Here's what actually issued. On January 7, 2020, Google LLC was granted US10528866B1, "Training a document classification neural network," with Andrew M. Dai and Quoc V. Le named as inventors — Le being a familiar name on Google's foundational machine-learning work. The CPC footprint is squarely in the neural-network class: G06N 3/08 (learning methods) and G06N 3/0445 (recurrent architectures). That classification is the first signal of scope: this is a training-method patent, not a product claim.
Read plainly, the contribution is a procedure for teaching a network to put documents into categories. Document classification is the workhorse task behind spam filtering, topic tagging, and content routing — the kind of capability that sits underneath dozens of shipped Google features without ever being named in marketing. The recurrent-architecture CPC suggests the claimed method processes text as a sequence, which is how language was handled before the transformer era fully took over.

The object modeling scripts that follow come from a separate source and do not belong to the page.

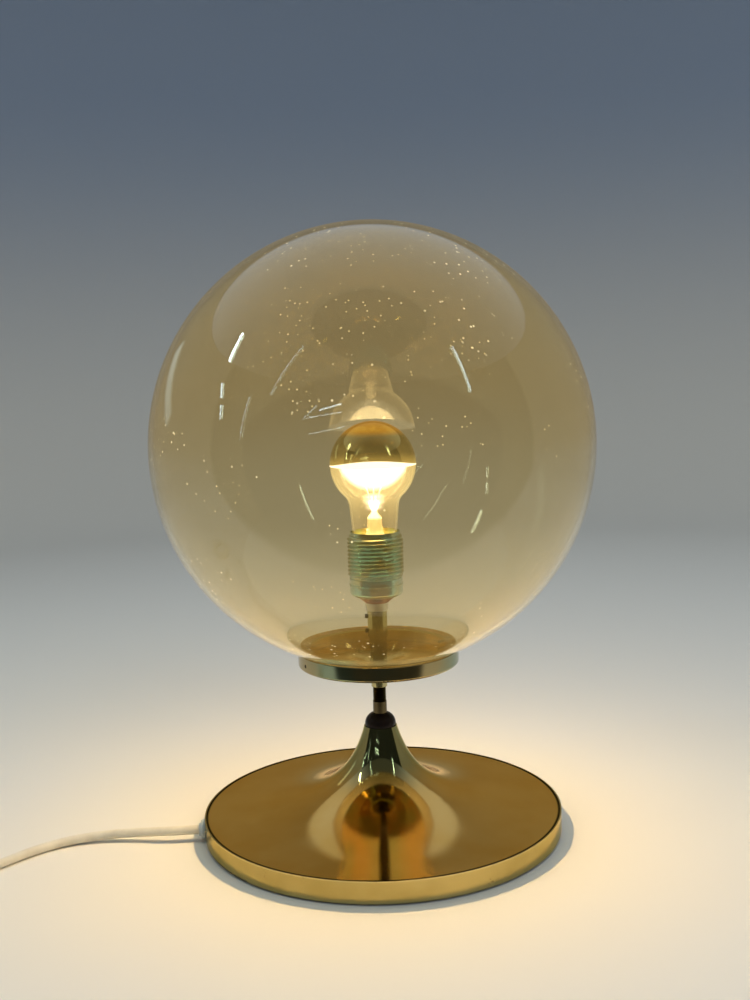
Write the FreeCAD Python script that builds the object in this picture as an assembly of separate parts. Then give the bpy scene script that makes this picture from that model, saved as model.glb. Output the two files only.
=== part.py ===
import FreeCAD, Part
import math
import os

# Glass globe table lamp. Millimetres, +Z up. The origin is the centre of the base's underside,
# which is the table top, and the lamp's axis is the Z axis.

V = FreeCAD.Vector
os.makedirs("parts", exist_ok=True)

# ---------------------------------------------------------------- driving dimensions

# clearances
SOFT_GAP = 0.3        # between glass and metal
SLIP_GAP = 0.05       # radial, a tube in its hole
LOOSE_GAP = 0.3       # radial, an inner piece in its housing
CORD_GAP = 0.1        # radial, the cord in its bores

# base: spun trumpet, rim band, weight, cover and felt
BASE_R = 124.5
RIM_HEIGHT = 15.8
RIM_WALL = 1.3
RIM_LIP = 3.5         # how far the rim's foot turns in under the base
RIM_FOOT_LIFT = 0.4   # the metal stands this much clear of the table
RIM_FOOT_ROUND = 2.4
RIM_LEDGE = 6.2       # shelf inside the rim that carries the trumpet's edge
GROOVE = 0.45         # dark line between the trumpet's edge and the rim
TRUMPET_WALL = 1.2
TRUMPET_EDGE_DROP = 0.3
NECK_R = 11.35
NECK_Z = 73.8
TRUMPET_CURVE = 8.5   # radial shift of the trumpet's hyperbola
COVER_WALL = 1.0
FELT_THICK = 1.7
FELT_INSET = 0.4
BOSS_R = 16.0
BOSS_TOP = 36.0
BOSS_POCKET_R = 12.0
BOSS_POCKET_TOP = 20.0
CHANNEL_WIDTH = 12.4
CHANNEL_ROOF = 1.0

# stem and what it carries
STEM_R = 4.85
STEM_THREAD_R = 4.6
STEM_BORE_R = 3.9
STEM_BOTTOM = 14.0
THREAD_START = 91.0
THREAD_PITCH = 1.0
THREAD_DEPTH = 0.45
CAP_TOP = 82.7
CAP_FOOT_R = 10.7
CAP_CROWN_R = 5.5
COLLAR_BOTTOM = 101.7
COLLAR_R = 5.55
NUT_FLATS = 14.0
NUT_HEIGHT = 4.5
WASHER_R = 9.0
WASHER_THICK = 1.2

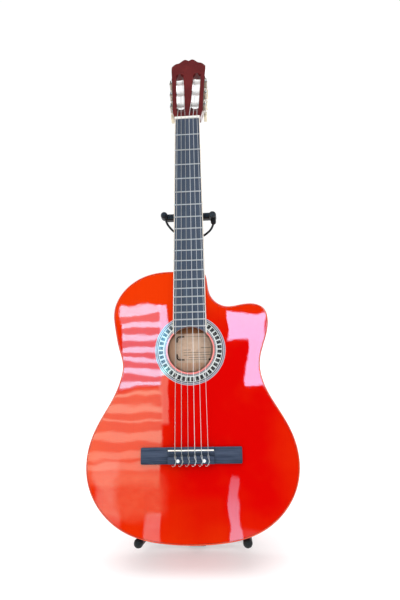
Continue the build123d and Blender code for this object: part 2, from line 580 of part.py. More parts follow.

Why patent something this ordinary? Because the value in machine learning often lives in the training recipe, not the headline application. A method that trains a classifier more efficiently, or with less labeled data, is reusable across many products. Google, which operates at a scale where a small training improvement compounds across billions of documents, has an obvious reason to stake claims on the procedure itself.
On scope, the house discipline applies. This is a granted B1 patent and therefore enforceable, but the independent claim covers a particular training method with specific steps. It does not lock up the idea of classifying documents, nor every recurrent text classifier. Read the claim language for the boundary; the broad title is a label, not the monopoly.
The takeaway for the IP reader: US10528866B1 is a clean example of the foundational layer of AI patenting that predates the generative-AI gold rush. The architecture-and-product patents get attention now, but grants like this one — issued at the start of 2020 — show how the major labs had already been quietly staking claims on the training procedures that everything else rests on.